Para quem conhece a filmografia ainda pequena de Perkins, realmente o longa fica fora da curva, embora sua fotografia habitual ainda dê bastante as caras. O diretor costuma realizar obras de terror com atmosfera densa e obscura, em que mais de uma vez as forças demoníacas foram abstratas, mas aplicadas em pessoas de carne e osso que praticavam o mal em seu nome. Já em O Macaco, a criatura maligna é um brinquedo peculiar encontrado pelos irmãos Shelburn durante a infância, e suas atitudes recorrem ao mesmo esquema da franquia Premonição. São forças imateriais agindo pelo acaso, de objetos que caem, animais descontrolados, uma união de desastres domésticos e por aí vai. Tudo isso ocorre, no entanto, dentro dos códigos da comédia. As mortes ocorrem de forma bizarra e, por isso, o gore é utilizado como um elemento emprestado do horror, mas dentro da lógica do gênero cômico. Os personagens são diretos e extremamente idiotas, algo que Perkins leva ao extremo sempre com seu protagonista vivido por Theo James, usando as fragilidades masculinas como fio condutor.

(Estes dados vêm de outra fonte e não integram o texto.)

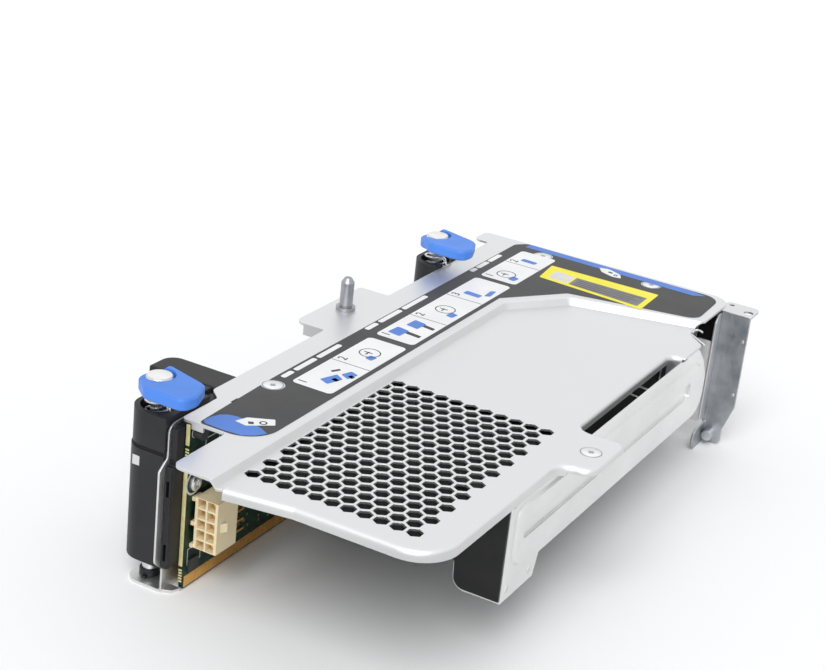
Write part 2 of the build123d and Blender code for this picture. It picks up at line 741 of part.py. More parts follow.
def rear_panel():
    strip_in = side_out - 10
    strip_out = strip_in + strip_width
    rear = panel_y + sheet
    top = flange_z
    face = [
        (wall_x, top, 0),
        (wall_x, 0, 0),
        (wall_in + 10, 0, 1),
        (wall_in + 10, window_bottom, 2),
        (strip_in, window_bottom, 2),
        (strip_in, 10, 0.8),
        (strip_in + 1, 8, 0.8),
        (strip_in + 1, 0, 0.8),
        (strip_in + 10, 0, 3),
        (strip_in + 10, 8, 1.5),
        (strip_out, 20, 3),
        (strip_out, top - 4, 1),
        (strip_in, top - 4, 0.5),
        (strip_in, top, 0),
    ]
    body = cross_plate(face, panel_y, rear)
    # Flange under the deck
    body += block(wall_in + 6, strip_in - 3, panel_y - 18, rear, top - sheet, top)
    bend = [e for e in body.edges().filter_by(Axis.X)
            if abs(e.center().Y - rear) < 0.01 and abs(e.center().Z - top) < 0.01]
    body = fillet(bend, 0.9)
    # Small flange behind the strip, with its two holes
    shelf_z = top - 4
    shelf = [(strip_in - 3, rear, 0), (strip_out, rear, 0),
             (strip_out, rear + rear_flange, 3), (strip_in - 1, rear + rear_flange, 3)]
    body += flat_plate(shelf, shelf_z - sheet, shelf_z)
    for x, y, r in rear_holes():
        body -= upright(x, y, r, shelf_z - 2, shelf_z + 1)
    # Card windows, and the ledge that the cover tabs are screwed to
    ledge_x = cover_right()
    for z in slot_zs[:2]:
        body -= block(board_face + 4, ledge_x - 3, panel_y - 1, rear + 1, z - 6.5, z + 6.5)
        body -= block(ledge_x - 3.2, ledge_x, panel_y - 1, rear + 1, z - 9.4, z + 9.4)
    ledge_top = slot_zs[0] + 8.8
    body += block(ledge_x, ledge_x + sheet, rear, rear + 12, slot_zs[1] - 9.4, ledge_top)
    for z in slot_zs[:2]:
        body -= across(ledge_x - 1, ledge_x + 2, rear + 6, z, 1.6 + screw_play)
    # Foot lug bent inwards below the strip
    lug = [(rear, 0, 0), (panel_y - 15, 0, 4.5), (panel_y - 15, 9.8, 4.5), (rear, 9.8, 0)]
    body += side_plate(lug, strip_in + 1, strip_in + 1 + sheet)
    for x, y in rear_screws:
        body -= upright(x, y, screw_shank + screw_play, top - 2, top + 1)
    return body


def rear_holes():
    strip_in = side_out - 10
    rear = panel_y + sheet
    return [(strip_in + 1.6, rear + 8.6, 1.2), (strip_in + 11, rear + 4.4, 2.2)]


def cover_right():
    return side_out - 11.5


def slot_cover(z):
    """Blank card bracket: the face lies on the panel, the tab is turned outwards."""
    thick = cover_thickness
    half = cover_height / 2
    right = cover_right()
    face = [(board_face + 1.5, z - 7.5, 3), (board_face + 8, z - half, 1), (right, z - half, 0),
            (right, z + half, 0), (board_face + 8, z + half, 1), (board_face + 1.5, z + 7.5, 3)]
    body = cross_plate(face, panel_y - thick, panel_y)
    body += block(right - thick, right, panel_y - thick, panel_y + 12, z - half, z + half)
    bend = [e for e in body.edges().filter_by(Axis.Z)
            if abs(e.center().X - right) < 0.01 and abs(e.center().Y - (panel_y - thick)) < 0.01]
    body = fillet(bend, 0.8)
    return body - across(right - 2, right + 1, panel_y + sheet + 6, z, 1.6 + screw_play)


def cover_screws():
    screws = []
    right = cover_right()
    y = panel_y + sheet + 6
    for z in slot_zs[:2]:
        face = right - cover_thickness
        head = across(face - 2.2, face, y, z, 3.1)
        shank = across(face, right + sheet + 2, y, z, 1.6)
        notch = block(face - 3, face - 1.2, y - 0.4, y + 0.4, z - 2, z + 2)
        screws.append(head + shank - notch)
    return screws


def locating_stud():
    strip_in = side_out - 10
    return along(strip_in + 4.9, 5.0, 2.4, panel_y - 5, panel_y)


# Every node and its solids
nodes = {
    "deck": deck(),
    "deck_screws": deck_screws(),
    "deck_label": deck_label(),
    "guide_pin": guide_pin(),
    "left_wall": left_wall(),
    "side_baffle": side_baffle(),
    "inner_block": inner_block(),
    "riser_board": riser_board(),
    "edge_contacts": edge_contacts(),
    "board_standoffs": board_standoffs(),
    "board_screws": board_screws(),
    "board_components": board_components(),
    "power_header": power_header(),
    "header_pins": header_pins(),
    "side_wall": side_wall(),
    "insulator_sheet": insulator_sheet(),
    "rear_panel": rear_panel(),
    "locating_stud": locating_stud(),
    "cover_screws": cover_screws(),
}
for index, slot_z in enumerate(slot_zs, start=1):
    nodes[f"slot_connector_{index}"] = slot_connector(slot_z)
for index, slot_z in enumerate(slot_zs[:2], start=1):
    nodes[f"slot_cover_{index}"] = slot_cover(slot_z)
for side, latch_y in (("front", front_latch_y), ("rear", rear_latch_y)):
    nodes[f"{side}_latch_housing"] = latch_housing(latch_y)
    nodes[f"{side}_housing_clip"] = housing_clip(latch_y)
    nodes[f"{side}_latch_shaft"] = latch_shaft(latch_y)
    nodes[f"{side}_retaining_ring"] = retaining_ring(latch_y)
    nodes[f"{side}_latch_spring"] = latch_spring(latch_y)
    nodes[f"{side}_thrust_washer"] = thrust_washer(latch_y)
    nodes[f"{side}_latch_handle"] = latch_handle(latch_y)


def solids_of(shape):
    if isinstance(shape, list):
        return [solid for item in shape for solid in item.solids()]
    return list(shape.solids())


# Origin at the bottom centre of the box around the whole part
everything = Compound(children=[s for shape in nodes.values() for s in solids_of(shape)])
box = everything.bounding_box()
home = Pos(-box.center().X, -box.center().Y, -box.min.Z)

os.makedirs("parts", exist_ok=True)
for name, shape in nodes.items():
    moved = [home * solid for solid in solids_of(shape)]
    export_step(moved[0] if len(moved) == 1 else Compound(children=moved), f"parts/{name}.step")

print("home", home.position)
print("box", box.size)
for side, latch_y in (("front", front_latch_y), ("rear", rear_latch_y)):
    print(side, "latch axis", home.position + Vector(latch_x, latch_y, seat_z))
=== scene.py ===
import math
import random

import bmesh
import bpy
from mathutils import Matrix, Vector


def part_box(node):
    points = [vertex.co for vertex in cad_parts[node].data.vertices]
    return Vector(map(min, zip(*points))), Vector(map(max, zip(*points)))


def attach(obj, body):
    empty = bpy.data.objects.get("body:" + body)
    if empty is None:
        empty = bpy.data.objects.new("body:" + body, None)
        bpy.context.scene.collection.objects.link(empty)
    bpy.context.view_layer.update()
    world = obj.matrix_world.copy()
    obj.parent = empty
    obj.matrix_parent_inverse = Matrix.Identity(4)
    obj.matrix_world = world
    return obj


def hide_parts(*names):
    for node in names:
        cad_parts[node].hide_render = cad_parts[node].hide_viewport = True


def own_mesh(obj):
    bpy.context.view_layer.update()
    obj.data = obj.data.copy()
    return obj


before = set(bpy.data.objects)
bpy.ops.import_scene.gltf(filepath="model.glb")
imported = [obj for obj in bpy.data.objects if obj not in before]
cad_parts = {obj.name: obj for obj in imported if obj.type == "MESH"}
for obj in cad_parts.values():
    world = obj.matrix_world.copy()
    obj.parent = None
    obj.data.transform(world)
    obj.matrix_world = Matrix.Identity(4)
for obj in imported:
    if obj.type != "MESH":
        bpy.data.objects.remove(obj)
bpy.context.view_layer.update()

# Riser cage of a rack server. Pieces are placed in millimetres about the middle of the
# cage: x across, y from the deck's front edge to the rear panel, z up from the feet.

random.seed(11)
millimetre = 0.001
shaftLow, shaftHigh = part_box("front_latch_shaft")
latchX = -68.0
latchY = {"front": 28.0, "rear": 233.0}
home = Vector((
    (shaftLow.x + shaftHigh.x) / 2 - latchX * millimetre,
    (shaftLow.y + shaftHigh.y) / 2 - latchY["front"] * millimetre,
    0,
))
boardFace = -52.5
inkFace = boardFace - 0.01   # copper, ink and vias start just inside the board
labelTop = 69.12
upperLevel = 69.0
edgeAngle = 40
smoothAngle = 32


def spot(x, y, z):
    return home + Vector((x, y, z)) * millimetre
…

Em O Macaco, os personagens são abandonados por pais uniformizados que foram comprar cigarro e nunca mais voltaram, uma ironia clássica. São homens que não sabem lidar com as dificuldades familiares e fogem, meninos inseguros que se sentem castrados por mulheres fortes (o grupo de garotas bullies é fascinante), outros que tentam compensar seus medos com mais masculinidade forçada, sendo infantis e diminuindo outros homens, enfim, o núcleo da narrativa gira ao redor dessas fraquezas e características das representações masculinas. Ao mesmo tempo que isso é trabalhado de forma bem escrachada, há também sátiras à sociedade estadunidense, de piadas com o 11 de setembro até o porte de armas, e, mais ao fundo, o uso do macaco macabro como um elemento para lidar com a inevitabilidade e imprevisibilidade da morte.

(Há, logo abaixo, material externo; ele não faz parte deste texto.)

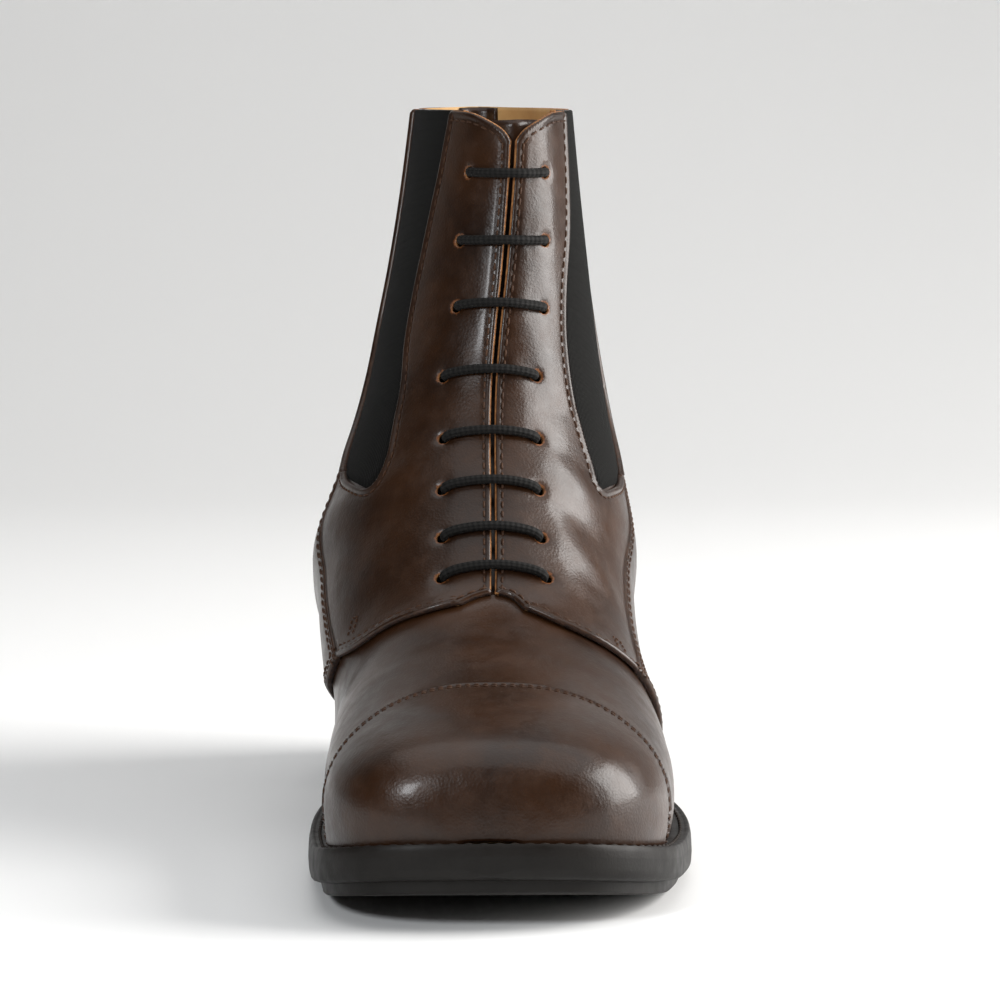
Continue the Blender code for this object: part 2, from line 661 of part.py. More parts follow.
def build():
    for obj in list(bpy.data.objects):
        bpy.data.objects.remove(obj)
    bpy.context.scene.collection.children.link(BOOT)
    bpy.context.scene.collection.children.link(CUTTERS)
    brown = material("leather", (0.055, 0.026, 0.014), 0.35)
    elastic = material("elastic", (0.014, 0.013, 0.012), 0.85)
    rubber = material("rubber", (0.022, 0.019, 0.017), 0.6)
    cord = material("cord", (0.02, 0.018, 0.017), 0.75)
    lining = material("lining", (0.55, 0.33, 0.13), 0.6)
    build_sole(rubber, brown, lining)
    patch("upper", [upper_outline()], brown, -UPPER_WALL, 0.0)
    patch("tongue", [tongue_outline()], brown, lambda u: tongue_depth(u) - TONGUE_WALL, tongue_depth)
    patch("toe_cap", [cap_outline()], brown, LAY, LAY + PANEL_WALL)
    for side, name in ((-1, "inner"), (1, "outer")):
        panel = shrunk(quarter_outline(side), 0.00025)
        facing_panel = patch("quarter_" + name, [panel], brown, LAY, LAY + PANEL_WALL)
        cut(facing_panel, eyelet_cutters(side))
        patch("gore_" + name, [shrunk(gore_outline(side), 0.0005)], elastic, LAY, LAY + GORE_WALL)
    patch("back_quarter", [side_outline(-1), side_outline(1)], brown, LAY, LAY + BACK_WALL)
    tube("lace", cord_points(), CORD_RADIUS, cord)
    pull_loop(brown)
    centre_on_floor()


def centre_on_floor():
    """Hangs every piece on an empty that brings the middle of the whole over the origin."""
    points = [vert.co for obj in BOOT.objects if obj.type == "MESH" for vert in obj.data.vertices]
    low_x, high_x = min(point.x for point in points), max(point.x for point in points)
    low_y, high_y = min(point.y for point in points), max(point.y for point in points)
    anchor = bpy.data.objects.new("boot", None)
    BOOT.objects.link(anchor)
    for obj in list(BOOT.objects) + list(CUTTERS.objects):
        if obj is not anchor:
            obj.parent = anchor
    anchor.location = (-(low_x + high_x) / 2, -(low_y + high_y) / 2, 0.0)


build()
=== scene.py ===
"""Looks of the paddock boot: fine leather panels, seams, lace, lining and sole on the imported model.

It repeats the last's surface from the source: skin(u, v), with u from the toe tip to the collar and
v round each section, so every panel lies where its solid lies. Metres, toe towards -Y.
"""
import math

import bpy
import numpy as np
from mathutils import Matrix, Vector, geometry, kdtree


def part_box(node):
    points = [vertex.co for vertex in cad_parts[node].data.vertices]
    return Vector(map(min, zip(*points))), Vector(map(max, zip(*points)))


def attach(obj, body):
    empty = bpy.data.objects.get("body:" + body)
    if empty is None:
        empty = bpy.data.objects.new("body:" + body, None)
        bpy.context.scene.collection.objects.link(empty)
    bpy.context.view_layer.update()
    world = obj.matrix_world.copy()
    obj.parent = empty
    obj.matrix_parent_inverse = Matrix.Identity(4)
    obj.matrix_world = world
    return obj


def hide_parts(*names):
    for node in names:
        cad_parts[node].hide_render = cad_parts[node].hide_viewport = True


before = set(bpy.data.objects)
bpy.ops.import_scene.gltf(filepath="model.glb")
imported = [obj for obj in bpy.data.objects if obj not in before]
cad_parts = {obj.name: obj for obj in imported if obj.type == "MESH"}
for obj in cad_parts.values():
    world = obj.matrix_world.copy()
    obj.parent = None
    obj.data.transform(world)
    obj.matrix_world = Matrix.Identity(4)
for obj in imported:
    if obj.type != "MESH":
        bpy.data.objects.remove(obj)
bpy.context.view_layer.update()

# Sizes of the source
SOLE_LENGTH = 0.272
BALL_WIDTH = 0.094
UPPER_HEIGHT = 0.155
HEEL_HEIGHT = 0.017
TOE_SPRING = 0.0095
TREAD_DEPTH = 0.0030
BAND_DEPTH = 0.0052
WELT_DEPTH = 0.0024
INSOLE_DEPTH = 0.0025
TREAD_INSET = 0.0028
WELT_INSET = 0.0003
HEEL_TAPER = 0.0016
HEEL_GROOVE = 0.0010
TOE_REACH = 0.0050
HEEL_REACH = 0.0026
CLEAR = 0.0003
LAY = 0.0005
UPPER_WALL = 0.0016
PANEL_WALL = 0.0013
BACK_WALL = 0.0017
GORE_WALL = 0.0008
TONGUE_WALL = 0.0020
INSOLE_GAP = 0.0022
CORD_RADIUS = 0.0012
EYELET_RADIUS = 0.0016
FACING_GAP = 0.0009
SLIT_REACH = 0.0180
TONGUE_REACH = 0.0225
LOOP_WIDTH = 0.015
LOOP_HEIGHT = 0.030
LOOP_WALL = 0.0016
LOOP_DROP = 0.005
SPRING_END, WAIST_START, WAIST_END, HEEL_BREAST = 0.29, 0.41, 0.72, 0.735
TOE_ROUND, TOE_POWER = 0.16, 3.0
HEEL_ROUND, HEEL_POWER = 0.13, 2.2
SIDES = np.array([
    # at, inner, outer
    (0, 42.5, 40.5),
    (15, 45.5, 46.5),
    (28, 47.5, 50.5),
    (40, 45.5, 49.5),
    (55, 37.5, 42.5),
    (70, 33.5, 37.5),
    (85, 34.0, 36.0),
    (100, 32.0, 33.0),
])
SECTIONS = np.array([
    # top, top_h, low, low_h, in_w, out_w, lean, wide, round, low_p
    (0.0, 0.0, 0.0, 0.0, 0.0, 0.0, -3.0, 0.30, 2.40, 2.0),
    (0.4, 6.9, 0.4, 0.0, 0.3, 0.5, -2.8, 0.30, 2.40, 2.0),
    (1.5, 11.6, 1.5, 0.0, 0.4, 0.8, -2.6, 0.30, 2.40, 2.0),
    (3.8, 15.0, 3.8, 0.0, 0.5, 1.0, -2.3, 0.29, 2.45, 2.0),
    (7.6, 17.9, 7.6, 0.0, 0.6, 1.2, -2.1, 0.27, 2.45, 2.0),
    (13.2, 21.0, 13.2, 0.0, 0.6, 1.3, -1.9, 0.25, 2.40, 2.0),
    (20.4, 23.9, 20.8, 0.0, 0.8, 1.3, -1.6, 0.23, 2.35, 2.0),
    (28.4, 27.9, 29.1, 0.0, 1.2, 0.9, -0.9, 0.20, 2.25, 2.0),
    (34.8, 31.8, 36.3, 0.0, 1.7, 0.3, 0.0, 0.19, 2.10, 2.0),
    (38.2, 35.4, 41.9, 0.0, 2.2, 0.0, 0.3, 0.22, 2.00, 2.0),
    (40.1, 38.9, 49.5, 0.0, 5.8, 0.3, 0.5, 0.30, 1.95, 2.0),
    (41.9, 42.7, 57.9, 0.0, 10.2, 1.0, 0.6, 0.38, 1.95, 2.0),
    (43.9, 46.3, 66.9, 0.0, 13.4, 2.8, 0.7, 0.45, 1.95, 2.1),
    (45.5, 49.8, 76.8, 0.0, 14.9, 5.2, 0.8, 0.51, 1.95, 2.3),
    (47.1, 52.9, 86.6, 0.0, 15.6, 6.8, 0.8, 0.56, 1.95, 2.7),
    (48.4, 55.9, 94.9, 0.0, 15.4, 8.0, 0.9, 0.58, 1.95, 3.3),
    (49.5, 59.0, 100.0, 0.0, 14.0, 8.0, 1.0, 0.59, 1.95, 4.0),
    (50.7, 62.5, 100.6, 11.5, 10.8, 6.1, 1.3, 0.58, 1.95, 3.6),
    (51.8, 66.8, 99.9, 24.4, 6.9, 3.3, 1.9, 0.57, 1.95, 3.0),
    (52.9, 72.5, 98.1, 37.9, 3.5, 0.3, 2.9, 0.55, 1.90, 2.6),
    (54.1, 79.3, 96.5, 52.1, 0.6, -2.9, 4.3, 0.53, 1.90, 2.3),
    (55.0, 87.2, 95.6, 67.0, -2.7, -5.8, 5.5, 0.52, 1.90, 2.1),
    (55.7, 95.6, 95.8, 83.1, -5.6, -8.4, 6.6, 0.51, 1.90, 2.0),
    (56.1, 105.4, 96.9, 100.5, -8.2, -10.7, 7.4, 0.51, 1.90, 2.0),
])
HEEL_ROW = 16
LAST_ROW = len(SECTIONS) - 1
WIDEST_V = 0.56
SOLE_TOP = TREAD_DEPTH + BAND_DEPTH + CLEAR + WELT_DEPTH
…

É normal que as pessoas sintam desconforto com a ligação entre a tragédia, o sangue e a finitude, com o riso e a piada, são justamente esses calos que Perkins vai apertar com seu novo filme. Há inclusive um grupo de líderes de torcida que comemora falecimentos. Mas, é importante ver como para o diretor não há nada profundo a ser lido em seu longa, tudo está ali na superfície, de preferência ridicularizado, a intenção é provocar, o riso ou também o desconforto que vem junto. O Macaco é um longa de comédia e isso é maravilhoso. Talvez, ou muito provavelmente, o conto de King não caminhe da mesma forma, mas a adaptação é um espaço livre que pode resultar em diversas versões de uma mesma obra.
Aqui, o diretor escolhe rir do que já é ridículo e do que não é fácil de se compreender, elevando suas potências. Seu protagonista patético é constantemente diminuído, enquanto o gêmeo que tenta compensar a masculinidade oprimindo o irmão, tem atitudes idiotas até o último segundo. Mesmo quando brinca com gêneros, criando uma situação melodramática entre os dois personagens vividos por Theo James, Perkins só o faz para reforçar sua intenção. A montagem satiriza, filmando o homem duplicado sempre escancarando a presença do mesmo ator, sem utilizar nenhum elemento que coloque os gêmeos juntos em tela, a trilha sonora brinca com o tom, o roteiro sublinha o humor besteirol e, mais uma vez, a obra ri da masculinidade frágil e idiota.
Não existe gênero melhor ou pior, e não é porque um autor ou cineasta trabalha em determinado campo que suas escolhas fora deste são erradas. Perkins faz questão de escancarar seu trabalho de comédia para que não fiquem dúvidas sobre suas intenções, mas sua autoria segue estampada nas imagens, pela fotografia e ambientação, bem como a assinatura de King acaba se fazendo presente. Entre as muitas formas de lidar com algo tão incompreensível quanto a morte, rir é uma das mais inaceitáveis para muitos, mas totalmente possível e, neste caso, bem interessante.